5. Getting Started with Automated Approvals
Many lenders choose to create an automated approval process last, because this is where the highest amount of risk is involved. Our VP of Bank Products shared his thoughts on auto approvals and the direction he expects the industry to move towards in the near future.
“Of course, automated approvals are out there. If you choose to do it, that's great. And there's an option for you. I think that I also hear, ‘We're never going to approve a credit without running a debt service coverage if the request is above, let's say $500,000.’ All right, does that require a person? I would suggest to you that it doesn't anymore. And we're probably just on the front edge of realizing that across the industry.
“You can now automate a debt service coverage calculation. You can do that on your own. You can put pro forma debt onto that calculation.
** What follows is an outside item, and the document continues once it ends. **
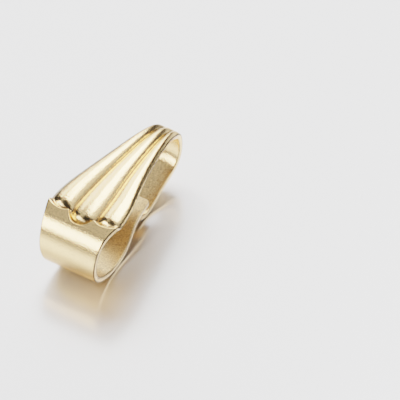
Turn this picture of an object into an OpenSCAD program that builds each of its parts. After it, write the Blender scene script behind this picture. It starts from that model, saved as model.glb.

You can automate spreading of financial statements, of tax returns, of QuickBooks statements, of Excel workbooks. So if you can automate the spreading, you can also automate the ratio calculation associated with that. Now, you have auto decisioning that starts the push up market into higher dollar amounts. So you can pull all the data that you historically have in auto decisioning, third party data, proprietary data, but now you can do ratio analysis as well. And having those different data elements from an automated spread gives you the ability to actually do some truly in-depth analysis while still providing immediate decisions.
“I think in a few years we're going to be talking about auto decisioning on million dollar loans, and it's going to feel pretty natural in the way that we started talking about automating $50,000 loans 10 years ago. So I suggest that to say, maybe you don't want to do it today, but you need to be thinking about it because that's where we're headed.”
Automated decisioning empowers lenders to save time and increase profitability within their branches. With Numerated, institutions like Dime Community Bank have been able to develop and test automated decisioning strategies that drive efficiency in small business lending.